● **Written exercise**: Copy exactly the lines from the start of the data below through the one that carries "return smooth_step((HEM_TURN +", and only those.

Dataset content start

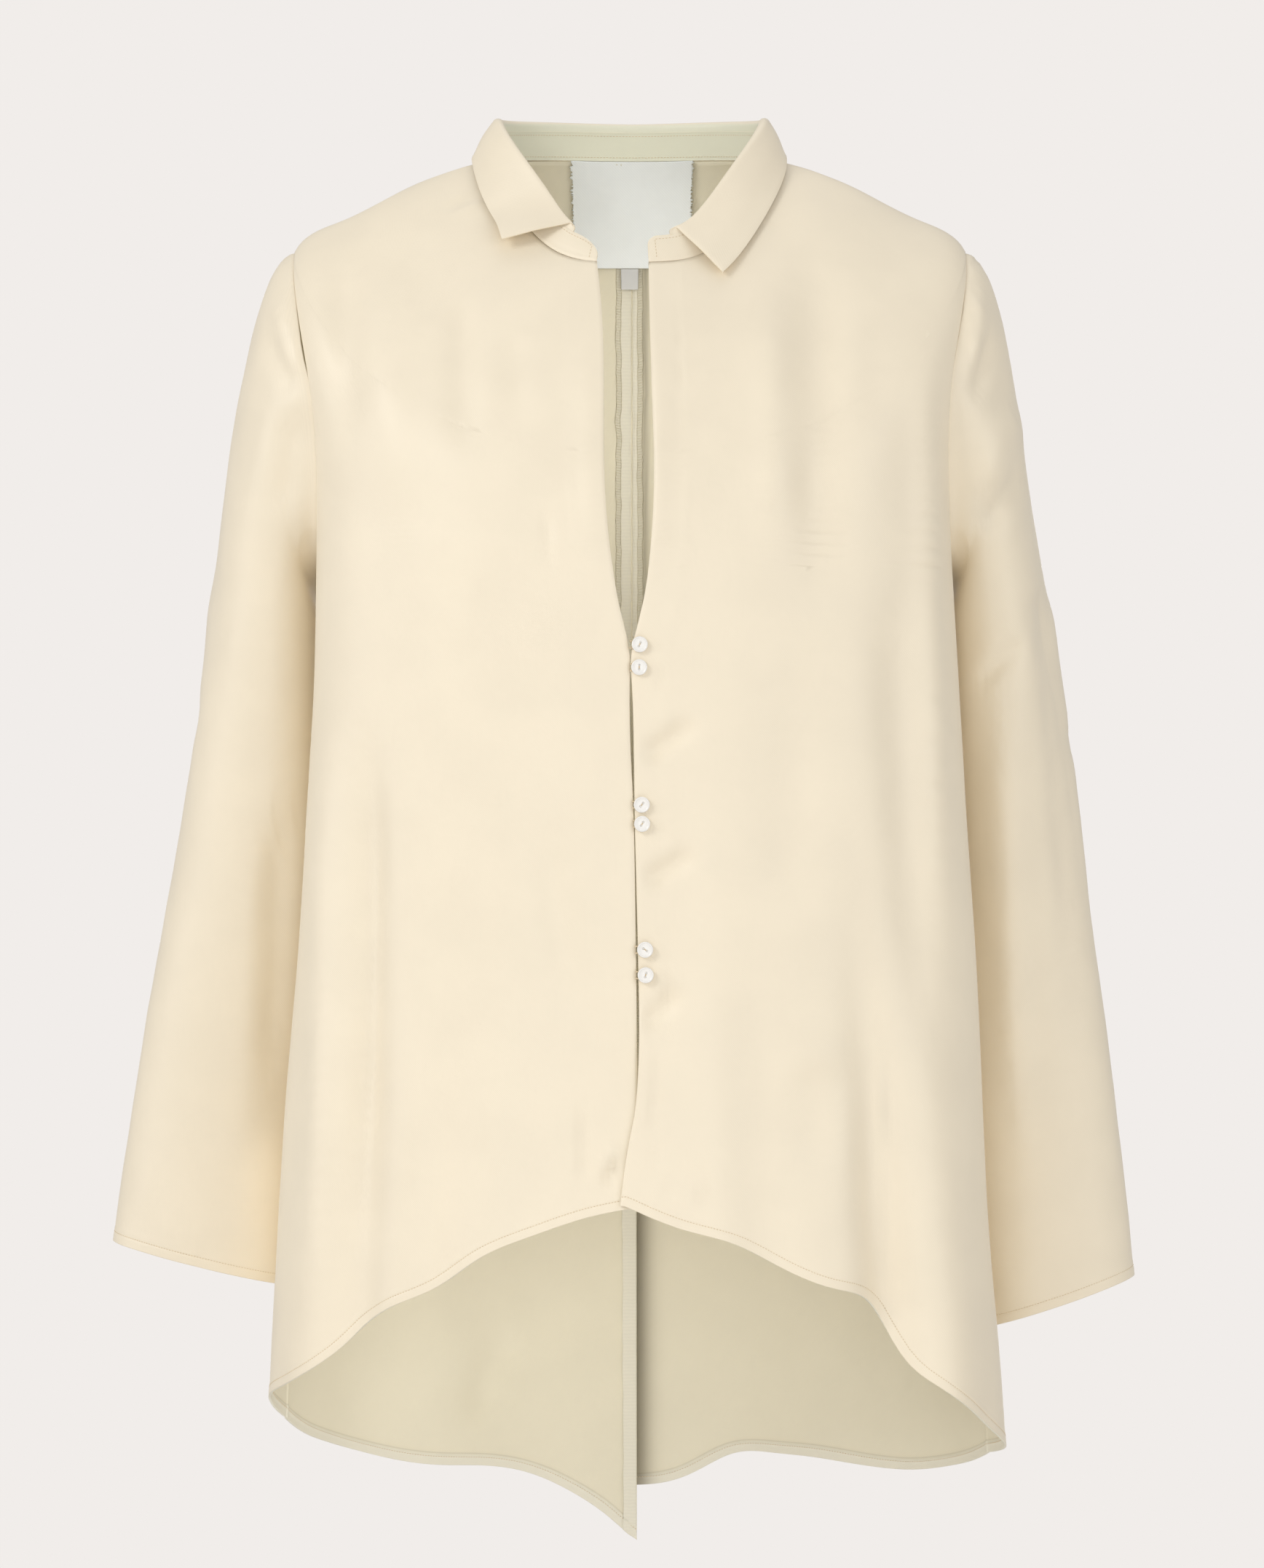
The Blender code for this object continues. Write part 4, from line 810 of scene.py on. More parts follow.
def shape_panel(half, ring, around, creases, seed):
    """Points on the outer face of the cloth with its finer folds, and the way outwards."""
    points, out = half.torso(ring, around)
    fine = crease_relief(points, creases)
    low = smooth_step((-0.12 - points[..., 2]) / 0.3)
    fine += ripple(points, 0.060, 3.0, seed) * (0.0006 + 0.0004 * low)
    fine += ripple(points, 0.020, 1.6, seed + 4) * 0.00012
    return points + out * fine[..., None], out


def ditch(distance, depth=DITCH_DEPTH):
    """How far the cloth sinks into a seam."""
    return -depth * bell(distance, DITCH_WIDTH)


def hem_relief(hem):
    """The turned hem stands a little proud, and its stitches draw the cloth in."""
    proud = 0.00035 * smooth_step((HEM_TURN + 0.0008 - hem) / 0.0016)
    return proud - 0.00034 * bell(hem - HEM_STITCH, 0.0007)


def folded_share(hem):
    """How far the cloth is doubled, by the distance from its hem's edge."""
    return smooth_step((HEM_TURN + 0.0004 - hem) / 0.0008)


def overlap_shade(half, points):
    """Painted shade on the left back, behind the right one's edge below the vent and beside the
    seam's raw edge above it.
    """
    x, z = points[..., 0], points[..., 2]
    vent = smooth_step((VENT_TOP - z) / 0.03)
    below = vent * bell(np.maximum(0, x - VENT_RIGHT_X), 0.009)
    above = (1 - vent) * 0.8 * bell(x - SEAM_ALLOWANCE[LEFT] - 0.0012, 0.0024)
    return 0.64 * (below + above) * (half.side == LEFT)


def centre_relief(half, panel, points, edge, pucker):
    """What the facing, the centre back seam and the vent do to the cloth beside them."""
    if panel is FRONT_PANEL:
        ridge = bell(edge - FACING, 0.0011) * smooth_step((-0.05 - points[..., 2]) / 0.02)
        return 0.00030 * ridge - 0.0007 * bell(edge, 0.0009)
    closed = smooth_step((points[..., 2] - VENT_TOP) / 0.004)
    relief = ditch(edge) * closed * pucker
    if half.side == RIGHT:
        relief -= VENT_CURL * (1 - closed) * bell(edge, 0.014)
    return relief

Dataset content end

● **Response to the exercise**:
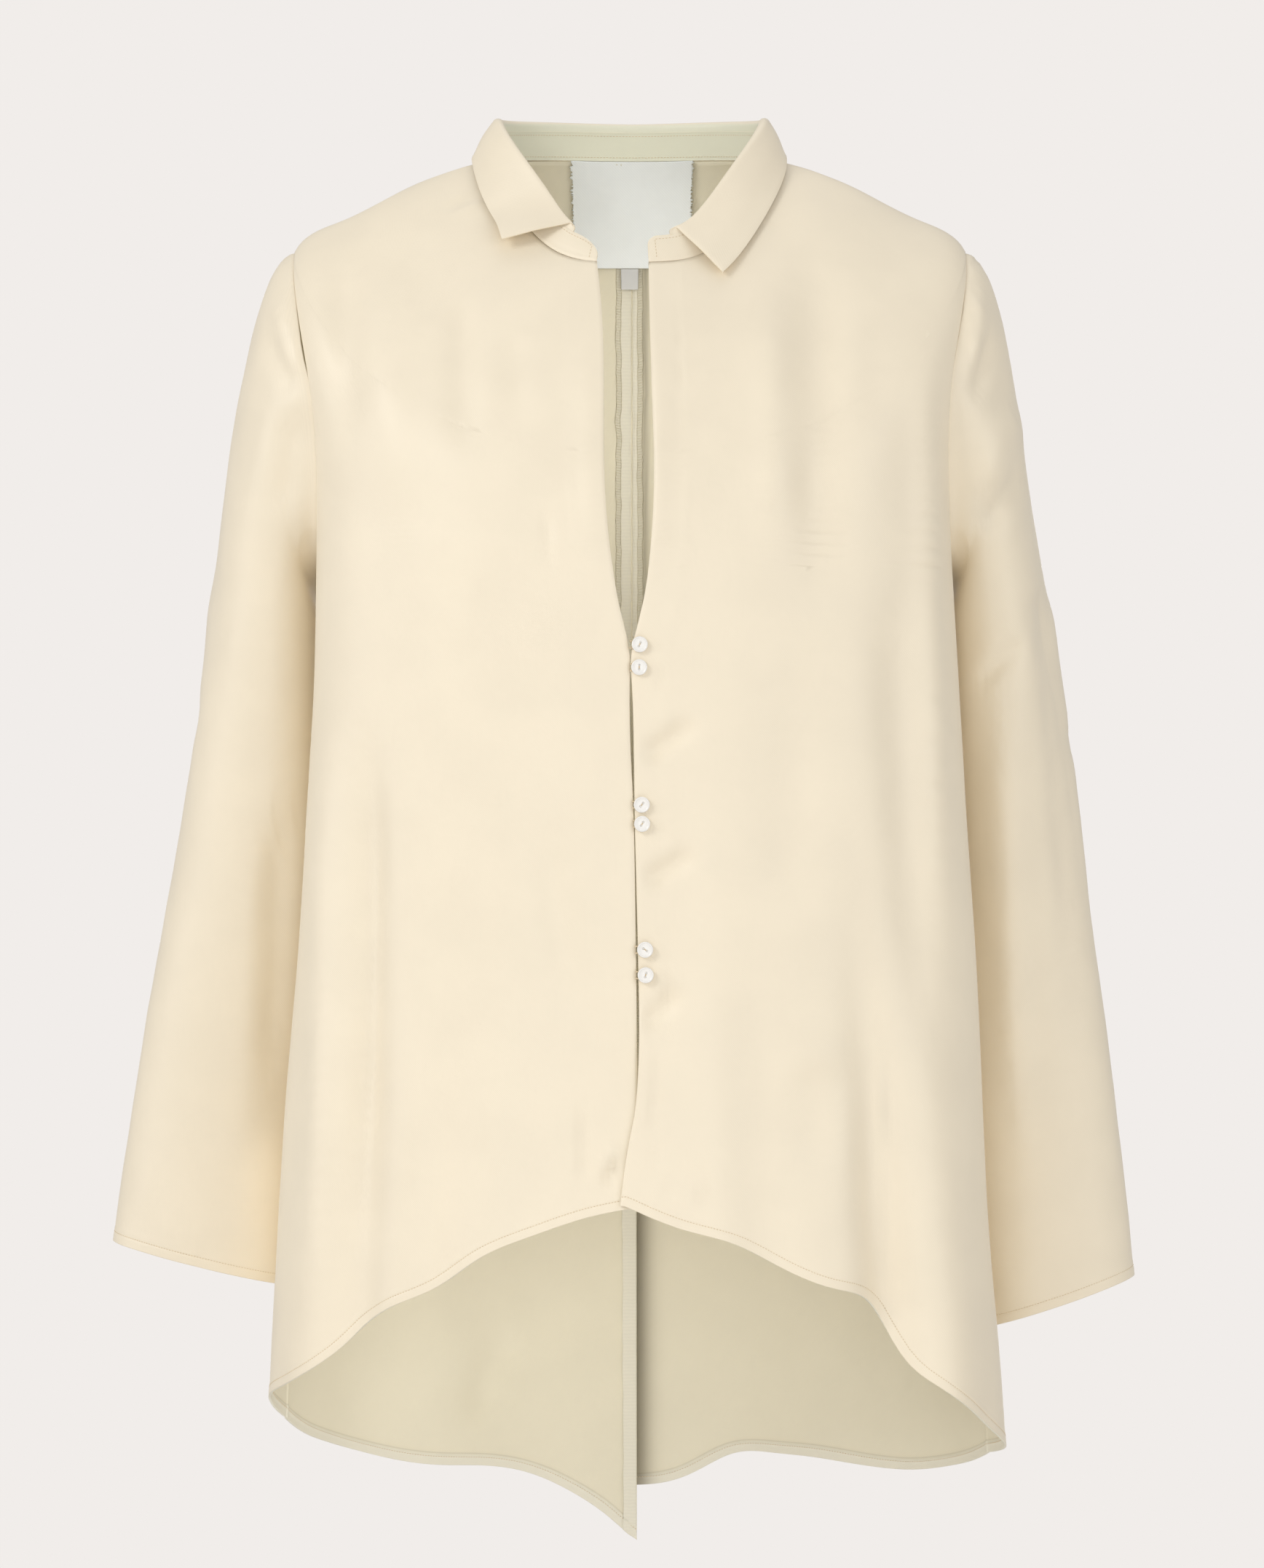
The Blender code for this object continues. Write part 4, from line 810 of scene.py on. More parts follow.
def shape_panel(half, ring, around, creases, seed):
    """Points on the outer face of the cloth with its finer folds, and the way outwards."""
    points, out = half.torso(ring, around)
    fine = crease_relief(points, creases)
    low = smooth_step((-0.12 - points[..., 2]) / 0.3)
    fine += ripple(points, 0.060, 3.0, seed) * (0.0006 + 0.0004 * low)
    fine += ripple(points, 0.020, 1.6, seed + 4) * 0.00012
    return points + out * fine[..., None], out


def ditch(distance, depth=DITCH_DEPTH):
    """How far the cloth sinks into a seam."""
    return -depth * bell(distance, DITCH_WIDTH)


def hem_relief(hem):
    """The turned hem stands a little proud, and its stitches draw the cloth in."""
    proud = 0.00035 * smooth_step((HEM_TURN + 0.0008 - hem) / 0.0016)
    return proud - 0.00034 * bell(hem - HEM_STITCH, 0.0007)


def folded_share(hem):
    """How far the cloth is doubled, by the distance from its hem's edge."""
    return smooth_step((HEM_TURN + 0.0004 - hem) / 0.0008)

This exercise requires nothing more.